M. le président. Quel est l’avis de la commission ?
Mme Catherine Deroche, rapporteur. Il ne m’est jamais venu à l’idée de vous reprocher de défendre vos convictions en matière de solidarité nationale. Je reconnais votre constance à cet égard. Les débats en commission ont d’ailleurs été très respectueux et très sereins.
Cela étant, je demande le retrait de cet amendement ; à défaut, mon avis sera défavorable. L’adoption de votre amendement modifierait la proposition de loi et entraînerait donc son renvoi à l’Assemblée nationale, puisque la procédure accélérée n’a pas été engagée.

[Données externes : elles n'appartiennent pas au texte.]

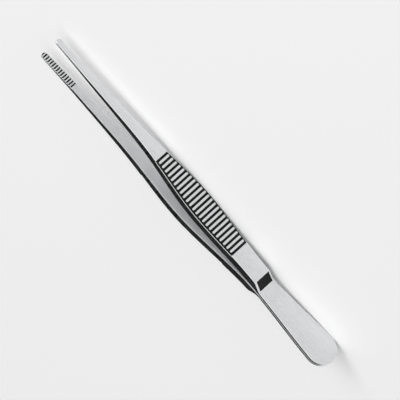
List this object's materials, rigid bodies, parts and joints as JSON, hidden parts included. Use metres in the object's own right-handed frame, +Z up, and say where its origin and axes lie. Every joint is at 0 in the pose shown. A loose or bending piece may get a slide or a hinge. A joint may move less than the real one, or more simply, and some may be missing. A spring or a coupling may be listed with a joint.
{
  "type": "thumb forceps",
  "caption": "Slender spring thumb forceps: two flat steel arms welded at a rounded butt, with ribbed finger grips, long tapering shanks and fine cross-toothed jaws for holding dressings.",
  "frame": {"origin": "on the surface that the forceps lies on, under the middle of its bounding box", "axes": "+X from the butt towards the tips, +Y from the front arm to the back arm, +Z up, across the width of both arms, which lie on their side edges"},
  "size_m": [0.14, 0.0132, 0.0119],
  "materials": {
    "satin_steel": "satin"
  },
  "bodies": {
    "root": {"front_arm": "satin_steel", "back_arm": "satin_steel"}
  },
  "joints": []
}
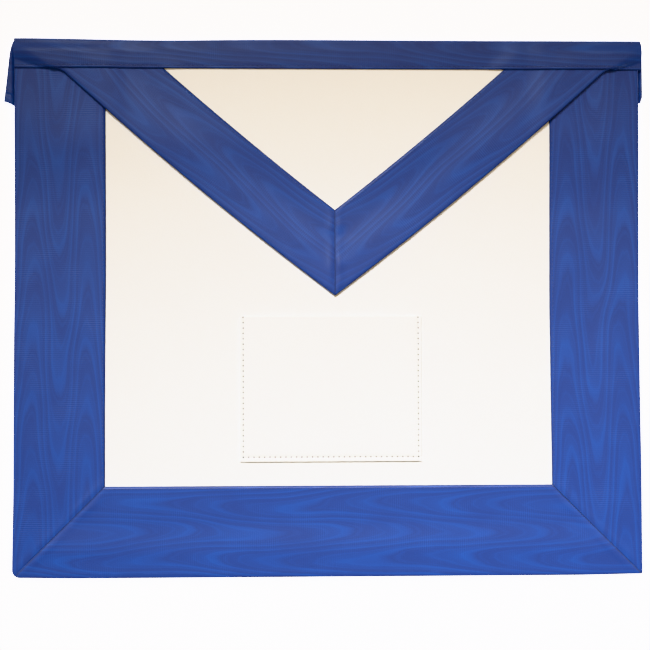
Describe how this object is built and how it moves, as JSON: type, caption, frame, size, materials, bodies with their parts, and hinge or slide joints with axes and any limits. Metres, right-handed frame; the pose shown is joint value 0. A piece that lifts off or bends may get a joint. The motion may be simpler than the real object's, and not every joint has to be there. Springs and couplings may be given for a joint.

M. Roger Karoutchi. Le texte ne reviendrait au Sénat que dans un an !
Mme Catherine Procaccia. Ou peut-être même deux !
Mme Catherine Deroche, rapporteur. Le dispositif prévu par la proposition de loi peut tout à fait n’être que transitoire, si le Gouvernement prend l’engagement de chercher un moyen d’améliorer la situation. Il doit même être transitoire, car les familles supportent des coûts très élevés : il faut parfois se rendre pendant des mois dans une ville éloignée, et donc prévoir la garde des autres enfants, d’autant que la présence des deux parents peut être nécessaire, par exemple lorsque l’enfant malade est en fin de vie. Or, ne rêvons pas, dans le contexte actuel, il sera difficile d’augmenter l’allocation journalière de présence parentale.
Philippe Bas l’a bien dit, il faut adopter cette proposition de loi rapidement et en l’état.